Southern Iceland Road Trip: Mesmerizing Landscapes

Skogafoss is unique because the waterfall comes directly from two glaciers
Skogafoss is unique because the waterfall comes directly from two glaciers. Sonja Stark photos

April in Iceland Promises Fewer Crowds and More Photos

By Sonja Stark
GoNOMAD Senior Writer

The elusive dream of exploring Iceland’s formidable natural beauty finally came true for me in April.  From cascading waterfalls flanked by black sandy beaches to thermal springs shadowed by looming glaciers, this was a country of awe and wonder beyond our wildest imaginations. 

The Kerid Crater is known as a maar because of the pool of water, frozen in early April, at the center.
The Kerid Crater is known as a maar because of the pool of water, frozen in early April, at the center.

Our calling card started on a red-eye arriving at Keflavik International with a faint glimpse of dancing auroras illuminating the northern sky. We flew PLAY Airlines out of Stewart International in NY in north-facing window seats to enjoy the extended sunset.

We were wise not to let scary headlines of the seismic activity impact our decision. True, poor air quality in nearby Grindavik triggered the closure of our morning visit to the Blue Lagoon, but, no worries, the extra time allowed for an earlier start on the Ring Road.  And, besides, bathing opportunities at every turn made up for it.

Stay autonomous 

Tours are wonderful but there was something inherently exciting about seeing a place at our own pace.  We rented a Mitsubishi Eclipse from Avis/Budget and stood first in the queue.

I downloaded PARKA onto my iPhone beforehand and tapped the rental license plate number into the app.  This app is essential.  Enable the “pay by plate” feature so that when you drive into a garage or attraction cameras will detect your plate and automatically charge your credit card.  Without the app, you will have to ‘pay-and-display’ tickets from kiosks or risk fines. 

Hold onto the doors

Before summer you can travel for miles without seeing another vehicle on this moonlike landscape
During the shoulder seasons, you can travel for miles without seeing another vehicle on this mystical, moonlike landscape.

“Be sure to hold onto those doors else the gusts will rip them off their hinges,” forewarned the rental agent.  The coastal winds slapped our cheeks as we left the airport. 

The sun started to breach the horizon as delirium set in on the open road.  Our little hybrid seemed vulnerable navigating the dystopian environment but it handled the snow and ice well.  (Unleaded tops off at $9 a gallon so she was a smart upgrade).

Awe Inspiring Beauty

Driving east, our first stop was at Kerid Crater, an inactive volcano that erupted some 6,500 years ago.  The winds hollowed at the rim so we ducked down into the mouth of the eruption.

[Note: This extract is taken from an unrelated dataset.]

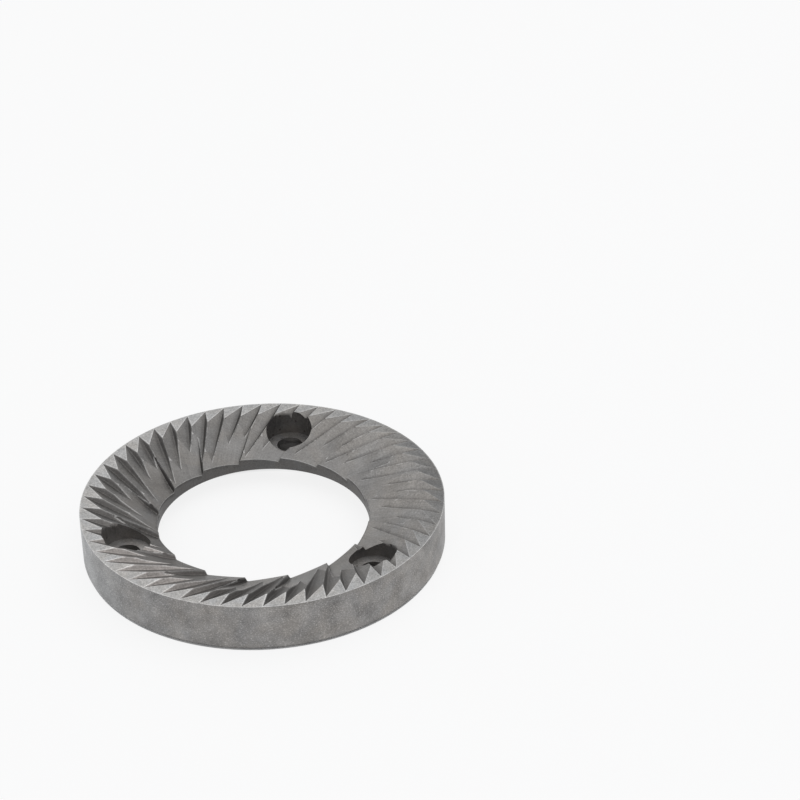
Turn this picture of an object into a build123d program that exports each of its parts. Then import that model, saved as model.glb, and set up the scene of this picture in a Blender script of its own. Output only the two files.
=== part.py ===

The water’s frozen edge provided a barren, otherworldly introduction to the extreme environment.

Caffeine and Provisions

Still groggy from the flight, we refueled in Selfoss on eggs and homefries at a cafe called Byrja.  The co-owner from Toronto had fallen madly in love with both man and his country in 2017.  

“There was no arm twisting to get me to move here,” she said enthusiastically.   The cafe was connected to a popular grocery chain called Krónan.  After breakfast, we loaded up on perishables not already in our suitcase.  Given how expensive food can be here in Iceland, do like us and save money overnighting at accommodations furnished with small refrigerators, electric kettles, and microwaves.

Seljalandsfoss is one of Iceland's best known waterfalls and popular with filming locations for Hollywood blockbusters.
Seljalandsfoss is one of Iceland’s best known waterfalls and popular with filming locations for Hollywood blockbusters.

Epic Waterfalls

Made more famous by a 2015 Justin Bieber music video, the Seljalandsfoss is one of the country’s most spectacular waterfalls.  It was love at first sight with this dark and handsome beauty.   An undulating pathway stretched alongside the cliffs tempted a view from behind the falls. I was good with getting soaked but donned waterproof boots and crampons in case of ice.   Unfortunately, the trail was closed for repairs.  Only 500 meters away, the popular Gljúfrabúi made for an impressive alternative.

I guilted my partner to enter the small canyon where the tap was gushing. He was no fan of the crowds.  Once inside, we balanced from stone to stone in the shallow river while a torrent of spray lashed our faces and cameras.   It was intense, even deafening, but the level of thrill was unexpected and we loved it!


Double Rainbow

30 minutes later, we arrived at a geological wonder called Skógafoss.  A vivid rainbow decorated the front of the dramatic plunge that’s said to have a pot of treasure buried below.  A double rainbow is sometimes visible on sunny days.  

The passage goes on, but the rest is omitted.